Seattle woman to attend ceremony to honor former slave
Janice Lovelace discovered that her Great-grandfather John Crooms is buried at Eastside Cemetery, but that his gravesite didn't have a headstone, The Hutchinson News reported.
Eastside Cemetery manager Zach Phillips said about half of the people buried there have no headstones, and many did not have a family that could afford one.
Lovelace has a photo of Crooms wearing his Grand Army of the Republic gear, so she contacted the organization, which is now the Sons of the Union Veterans of the Civil War. By Memorial Day, the organization had a headstone in place for Crooms' grave.
On Saturday, Lovelace will be in Hutchinson as the Sons of Union Veterans of the Civil War pay homage to Crooms, who died in Hutchinson on July 3, 1922.

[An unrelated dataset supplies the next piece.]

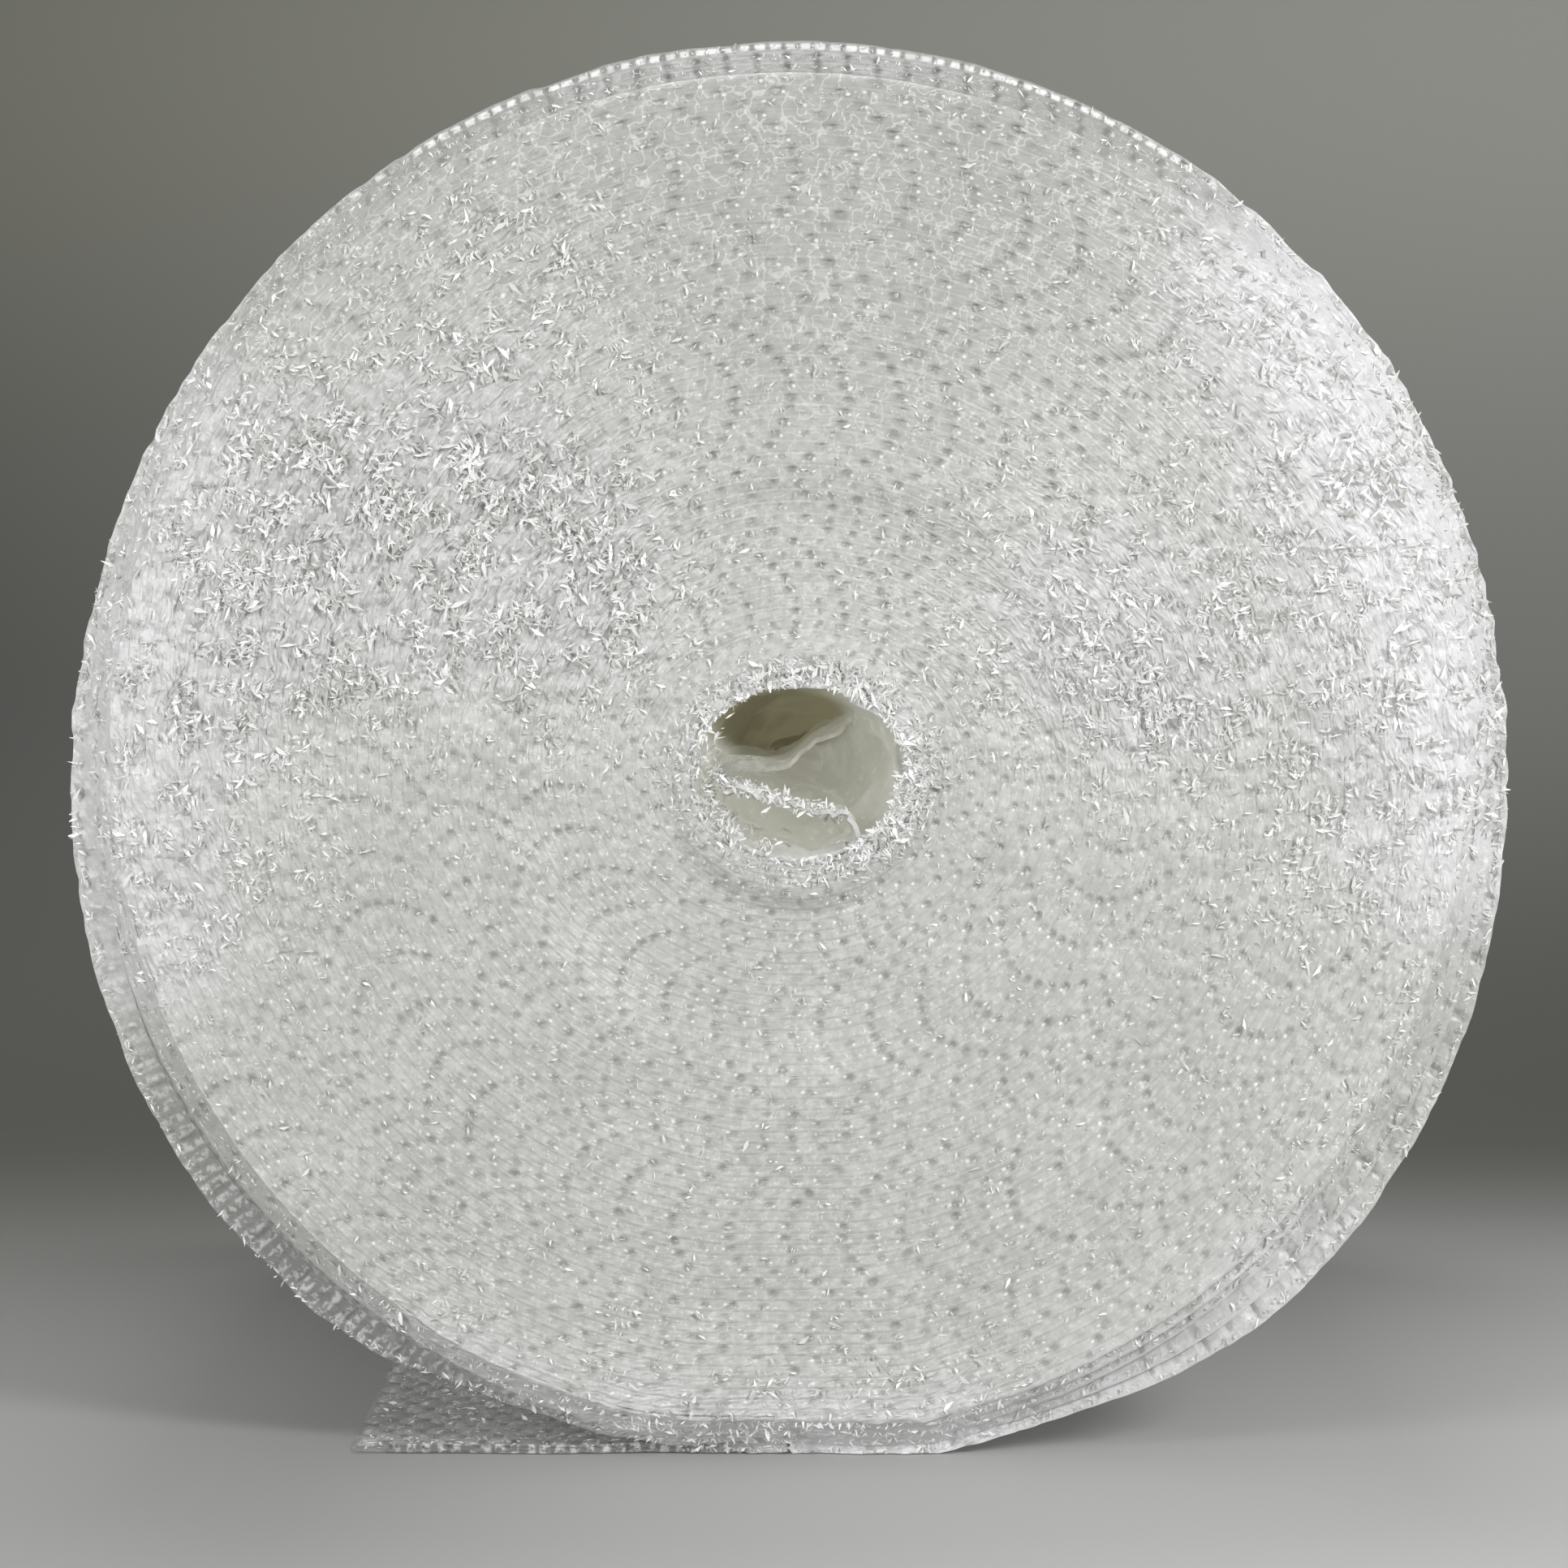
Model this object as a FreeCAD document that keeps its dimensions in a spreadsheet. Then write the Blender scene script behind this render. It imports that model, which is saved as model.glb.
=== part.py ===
import FreeCAD, Part
import math
import os
from FreeCAD import Vector

# A large roll of small-bubble cushioning film, lying on its curved side.
# It has no core: one continuous web runs from its crumpled inner end in the hole,
# round all the packed turns and the slack outer ones, to its free end on the floor.
# The roll's axis lies along Y, the end face that is looked at is towards -Y, and the
# origin is on the floor, midway along the roll and under the middle of its outline.

os.makedirs("parts", exist_ok=True)
document = FreeCAD.newDocument("BubbleFilmRoll")

# Driving sizes, in millimetres
SIZES = {
    "roll_width": (500.0, "width of the web, along the axis"),
    "roll_diameter": (500.0, "outside of the outermost turn, side to side"),
    "hole_width": (69.0, "clear hole inside the innermost turn, side to side"),
    "hole_height": (58.0, "the same hole, top to bottom, sagged by the roll's weight"),
    "hole_drop": (5.1, "how far the hole hangs below the middle of the outline"),
    "hole_shift": (3.1, "how far the hole sits to the right of that middle"),
    "web_thickness": (3.1, "flat film with its bubbles, pressed in the roll"),
    "turn_gap": (0.9, "aimed clearance from one turn to the next"),
    "flat_spot_width": (97.0, "where the soft roll is pressed flat, with its rounded ends"),
    "flat_rounding": (2.5, "how softly the flat spot runs into the round of each turn"),
    "tail_length": (155.0, "free end of the web, from under the axis"),
    "left_slack": (10.0, "gap behind the hanging outermost turn, lower left"),
    "right_slack": (4.5, "gap behind each of the last two turns, lower right"),
    "shoulder_step": (4.5, "how far each outer turn's edge lies behind the one inside it"),
    "face_dish": (4.0, "how far the end faces are sunk in a ring round the hole"),
    "fold_radius": (3.4, "fold where the web's inner end turns back on itself"),
}

sheet = document.addObject("Spreadsheet::Sheet", "Sizes")
sheet.set("A1", "size")
sheet.set("B1", "mm")
sheet.set("C1", "what it is")
for row, (alias, (value, meaning)) in enumerate(SIZES.items(), start=2):
    sheet.set(f"A{row}", alias)
    sheet.set(f"B{row}", str(value))
    sheet.set(f"C{row}", meaning)
    sheet.setAlias(f"B{row}", alias)
document.recompute()


def size(alias):
    return float(sheet.get(alias))


roll_radius = size("roll_diameter") / 2
hole_radius = (size("hole_width") + size("hole_height")) / 4
hole_widened = size("hole_width") / 2 / hole_radius - 1
web = size("web_thickness")

# The flat spot is a chord of the outermost turn, so it fixes the axis height
flat_angle = math.degrees(math.asin(size("flat_spot_width") / 2 / roll_radius))
axis_height = roll_radius * math.cos(math.radians(flat_angle))
flat_depth = roll_radius - axis_height

# Whole turns only, so the spacing takes up what is left over
wound_depth = roll_radius - hole_radius - web
turns = round(wound_depth / (web + size("turn_gap")))
turn_spacing = wound_depth / turns

# Straight facets in each turn, and how many outer turns are finer and narrower
INNER_FACETS = 24
OUTER_FACETS = 48
FINE_TURNS = 6
SHOULDER_TURNS = 3

# The end faces are sunk between these turns, and half as deep up to the last of them
DISH_START = 3
DISH_SLOPE = 14
DISH_END = 19

# Where the web runs along the hole's wall before its first whole turn
LEAD_IN_FACETS = 2

# Directions round the roll are degrees past the floor contact, clockwise in the view
LEFT_SLACK_SPAN = (18.0, 42.0, 120.0)
RIGHT_SLACK_SPAN = (255.0, 318.0, 342.0)

# The web's inner end, as shares of the hole's half width and half height from its middle
UPPER_SHEET = [(0.56, 0.69), (0.28, 0.47), (0.0, 0.22), (-0.22, 0.12), (-0.48, 0.13)]
FOLD_CENTRE = (-0.76, 0.02)
FOLD_ANGLES = (100.0, 150.0, 210.0, 260.0)
LOWER_SHEET = [(-0.52, -0.19), (-0.2, -0.31), (0.12, -0.41), (0.34, -0.46), (0.5, -0.55),
               (0.58, -0.68), (0.57, -0.8)]


def swell(angle, span):
    """Rise from 0 to 1 and back to 0 over a span of (start, top, end) degrees."""
    start, top, end = span
    if not start < angle < end:
        return 0.0
    reach = (top - start) if angle < top else (end - top)
    return math.cos(math.pi / 2 * (angle - top) / reach) ** 2


def slack(turn_position):
    """Extra radius of the last two turns, which hang away from the tight ones."""
    turns_left = turns - turn_position
    angle = (turn_position % 1.0) * 360
    if turns_left <= 0 or turns_left >= 2:
        return 0.0
    extra = size("right_slack") * swell(angle, RIGHT_SLACK_SPAN)
    if turns_left < 1:
        extra = 2 * extra + size("left_slack") * swell(angle, LEFT_SLACK_SPAN)
    return extra


def wound_radius(turn_position):
    """Radius of the web's inner side; it doesn't grow while the web is on the flat."""
    whole = math.floor(turn_position)
    held = flat_angle / 360
    grown = (turn_position - whole - held) / (1 - 2 * held)
    grown = min(max(grown, 0.0), 1.0)
    return hole_radius + turn_spacing * (whole + grown) + slack(turn_position)


def wound_point(turn_position, radius):
    """Place a radius in the section: turns hang off centre and are pressed flat below."""
    outwards = (radius - hole_radius) / (roll_radius - hole_radius)
    outwards = min(max(outwards, 0.0), 1.0)
    centre_x = size("hole_shift") * (1 - outwards)
    centre_z = axis_height - size("hole_drop") * (1 - outwards)
    widened = hole_widened * (1 - outwards) ** 2
    angle = math.radians((turn_position % 1.0) * 360)
    below = math.cos(angle)
    if below > 0:
        floor_reach = (radius - flat_depth * outwards ** 2) / below
        rounding = size("flat_rounding") * outwards ** 2
        blend = max(rounding - abs(radius - floor_reach), 0.0)
        radius = min(radius, floor_reach)
        if blend > 0:
            radius -= blend ** 2 / rounding / 4
    return Vector(centre_x - radius * (1 + widened) * math.sin(angle), 0,
                  centre_z - radius * (1 - widened) * below)


def turn_stations(first, last):
    """Positions along the winding, in turns, at the corners of its facets."""
    stations = []
    whole = math.floor(first)
    while whole < last:
        fine = whole >= turns - FINE_TURNS
        facets = OUTER_FACETS if fine else INNER_FACETS
        shares = [corner / facets for corner in range(facets)]
        if fine:
            shares += [flat_angle / 360, 1 - flat_angle / 360]
        stations += [whole + share for share in sorted(shares)]
        whole += 1
    return [place for place in stations if first <= place < last] + [last]


def offset_sides(line):
    """Both sides of a web whose middle follows a line of points."""
    left, right = [], []
    for place, point in enumerate(line):
        before = line[max(place - 1, 0)]
        after = line[min(place + 1, len(line) - 1)]
        arriving = (point - before) if place > 0 else (after - point)
        leaving = (after - point) if place < len(line) - 1 else arriving
        arriving = Vector(arriving).normalize()
        leaving = Vector(leaving).normalize()
        across = Vector(0, 1, 0).cross(arriving + leaving).normalize()
        mitre = across.dot(Vector(0, 1, 0).cross(arriving))
        left.append(point + across * (web / 2 / mitre))
        right.append(point - across * (web / 2 / mitre))
    return left, right


def inner_end_line():
    """Middle line of the crumpled inner end, from its edge to the hole's wall."""
    middle = Vector(size("hole_shift"), 0, axis_height - size("hole_drop"))

    def in_hole(share):
        across = share[0] * size("hole_width") / 2
        above = share[1] * size("hole_height") / 2
        return middle + Vector(across, 0, above)

    line = [in_hole(share) for share in UPPER_SHEET]
    for degrees in FOLD_ANGLES:
        angle = math.radians(degrees)
        reach = Vector(math.cos(angle), 0, math.sin(angle)) * size("fold_radius")
        line.append(in_hole(FOLD_CENTRE) + reach)
    return line + [in_hole(share) for share in LOWER_SHEET]


def wound_sides(first, last):
    """Inner and outer side of the web from one position of the winding to another."""
    inner, outer = [], []
    for place in turn_stations(first, last):
        radius = wound_radius(place)
        inner.append(wound_point(place, radius))
        outer.append(wound_point(place, radius + web))
    return inner, outer


def section_face(inner, outer):
    wire = Part.makePolygon(inner + outer[::-1] + inner[:1])
    return Part.Face(wire)


def add_band(name, face, setback):
    """Draw a stretch of the web as its section; each of its edges lies back by setback."""
    section = document.addObject("Part::Feature", name + "_section")
    section.Shape = face
    band = document.addObject("Part::Extrusion", name)
    band.Base = section
    band.DirMode = "Custom"
    band.Dir = Vector(0, 1, 0)
    band.Solid = True
    band.Symmetric = True
    band.setExpression("LengthFwd", f"Sizes.roll_width - 2 * {setback}")
    return band


# The turns round the hole, with the crumpled inner end that leads into them
lead_in = -LEAD_IN_FACETS / INNER_FACETS
flap_inner, flap_outer = offset_sides(inner_end_line())
ring_inner, ring_outer = wound_sides(lead_in, DISH_START)
ring_face = section_face(flap_inner + ring_inner, flap_outer + ring_outer)
bands = [add_band("hole_turns", ring_face, "0")]

# The tight turns: a sunken ring, its slope, and the flat rest of the face
for name, first, last, setback in (
    ("sunken_turns", DISH_START, DISH_SLOPE, "Sizes.face_dish"),
    ("sloping_turns", DISH_SLOPE, DISH_END, "Sizes.face_dish / 2"),
    ("tight_turns", DISH_END, turns - SHOULDER_TURNS, "0"),
):
    bands.append(add_band(name, section_face(*wound_sides(first, last)), setback))

# The outer turns, each a step narrower; the last runs out along the floor
for step in range(1, SHOULDER_TURNS + 1):
    first = turns - SHOULDER_TURNS + step - 1
    inner, outer = wound_sides(first, first + 1)
    if step == SHOULDER_TURNS:
        tail_end = -size("tail_length")
        inner.append(Vector(tail_end, 0, web))
        outer.append(Vector(tail_end, 0, 0))
    setback = f"{step} * Sizes.shoulder_step"
    bands.append(add_band(f"outer_turn_{step}", section_face(inner, outer), setback))

roll = document.addObject("Part::MultiFuse", "Roll")
roll.Shapes = bands
roll.Refine = False
roll.Label = "bubble_film_roll"
document.recompute()

for item in document.Objects:
    if "Invalid" in item.State or "Error" in item.State:
        raise RuntimeError(f"{item.Label} did not build: {item.State}")
if roll.Shape.isNull() or not roll.Shape.isValid() or len(roll.Shape.Solids) != 1:
    raise RuntimeError("the roll is not one sound solid")

box = roll.Shape.BoundBox
print(f"{turns} turns, {turn_spacing:.3f} mm apart, web about"
      f" {roll.Shape.Volume / web / size('roll_width') / 1000:.1f} m long")
print(f"faces {len(roll.Shape.Faces)}, volume {roll.Shape.Volume / 1e9:.5f} m3")
print(f"box x {box.XMin:.2f} {box.XMax:.2f} y {box.YMin:.2f} {box.YMax:.2f}"
      f" z {box.ZMin:.3f} {box.ZMax:.2f}")
roll.Shape.exportStep(f"parts/{roll.Label}.step")
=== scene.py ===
import itertools
import math

import bmesh
import bpy
import numpy as np
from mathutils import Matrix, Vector


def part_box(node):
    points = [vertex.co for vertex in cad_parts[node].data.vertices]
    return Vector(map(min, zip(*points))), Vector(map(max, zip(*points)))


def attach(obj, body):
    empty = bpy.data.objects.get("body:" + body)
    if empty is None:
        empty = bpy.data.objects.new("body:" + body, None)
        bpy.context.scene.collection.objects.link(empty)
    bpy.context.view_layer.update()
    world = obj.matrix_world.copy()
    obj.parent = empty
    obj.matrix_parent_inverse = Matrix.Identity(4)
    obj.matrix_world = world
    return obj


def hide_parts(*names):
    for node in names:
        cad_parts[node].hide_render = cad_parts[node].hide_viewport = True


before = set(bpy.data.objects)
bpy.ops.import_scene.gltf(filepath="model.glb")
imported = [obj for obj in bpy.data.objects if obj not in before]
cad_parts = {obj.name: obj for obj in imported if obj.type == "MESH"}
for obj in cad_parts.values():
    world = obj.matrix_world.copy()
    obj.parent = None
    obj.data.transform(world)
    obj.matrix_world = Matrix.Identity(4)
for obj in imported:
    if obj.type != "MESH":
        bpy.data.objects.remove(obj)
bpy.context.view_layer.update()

# The roll, in metres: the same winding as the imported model's, which gives the width and floor
ROLL = "bubble_film_roll"
LOW, HIGH = (np.array(corner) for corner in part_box(ROLL))
ROLL_RADIUS = 0.250
HOLE_WIDTH = 0.069
HOLE_HEIGHT = 0.058
HOLE_RADIUS = (HOLE_WIDTH + HOLE_HEIGHT) / 4
HOLE_WIDENED = HOLE_WIDTH / 2 / HOLE_RADIUS - 1
HOLE_DROP = 0.0051
HOLE_SHIFT = 0.0031
WEB = 0.0031
TURNS = 54
LEAD_IN = -2 / 24
FLAT_WIDTH = 0.097
FLAT_ROUNDING = 0.0025
TAIL_LENGTH = 0.155
TAIL_SHARE = TAIL_LENGTH / (math.tau * ROLL_RADIUS)
LEFT_SLACK = 0.010
RIGHT_SLACK = 0.0045
SHOULDER_STEP = 0.0045
SHOULDER_TURNS = 3
HALF_WIDTH = (HIGH[1] - LOW[1]) / 2
SPACING = (ROLL_RADIUS - HOLE_RADIUS - WEB) / TURNS
FLAT_ANGLE = math.asin(FLAT_WIDTH / 2 / ROLL_RADIUS)
AXIS_HEIGHT = ROLL_RADIUS * math.cos(FLAT_ANGLE)
FLAT_DEPTH = ROLL_RADIUS - AXIS_HEIGHT
HOLE_MIDDLE = AXIS_HEIGHT - HOLE_DROP
LAST_HALF_WIDTH = HALF_WIDTH - SHOULDER_TURNS * SHOULDER_STEP
HOLE_CENTRE = np.array([HOLE_SHIFT, 0, HOLE_MIDDLE])

# Stretches round the outer turns: start, top and end of each, in degrees past the floor contact
LEFT_SLACK_SPAN = (18.0, 42.0, 120.0)
RIGHT_SLACK_SPAN = (255.0, 318.0, 342.0)
STEPPED_SPAN = (285.0, 322.0, 350.0)
BARE_BEFORE_SPAN = (285.0, 322.0, 355.0)
BAND_SPAN = (125.0, 182.0, 240.0)
KINKED_SPAN = (18.0, 50.0, 80.0)
HANGING_SPAN = (6.0, 42.0, 76.0)

RIGHT, BACK, UP = np.eye(3)

# Repeats of the bubble pattern along the cut edge: the first turn's, how many more in each turn,
# and how long one is in millimetres
FIRST_REPEATS = 17.65
ADDED_REPEATS = 1.055
REPEAT_MM = 19.7

# Folds seen along the loose film, and beads of painted highlight on the cut edge's bubbles, in each
# repeat
BARS_PER_REPEAT = 4.175
BEADS_PER_REPEAT = 4.0

# The last place on the winding, as positions at whole turns start a new one
LAST_PLACE = TURNS - 1e-4

# Bubbles of the web's face
BUBBLE_PITCH = 0.0114
BUBBLE_RADIUS = 0.0049

# The photograph's frame and how the roll sits in it
FRAME_PIXELS = 1932
PIXEL = 0.2810e-3
VIEW_DISTANCE = 1.5
VIEW_ELEVATION = math.radians(3.0)
OUTLINE_MIDDLE = (972.5, 931.0)


def swell(angle, span):
    """Rise from 0 to 1 and back to 0 over a span of (start, top, end) degrees."""
    start, top, end = span
    reach = np.where(angle < top, top - start, end - top)
    inside = (angle > start) & (angle < end)
    return np.where(inside, np.cos(math.pi / 2 * (angle - top) / reach) ** 2, 0.0)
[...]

"We are trying to preserve the memories of the sacrifice these men went through," said Doug McGovern, Kansas Civil War Memorials Officer of the Sons of the Union Veterans of the Civil War.
Lovelace said she admires Crooms' courage to escape slavery and join the 5th U.S. Colored Cavalry.
"To have enough courage to leave the plantation and sign up for the army -- a lot of people didn't have that," Lovelace said.
Crooms and his wife, Mary, moved from Kentucky to Kansas in the early 1880s and originally settled in Grant County before moving to Reno County, Lovelace said. Mary Crooms died in 1907. John Crooms died on July 3, 1922, and was buried without a marker.
"It fell through the cracks," Lovelace said. "There's no story about why he didn't have a marker. ... It was a pleasant surprise to find out the veterans group helped."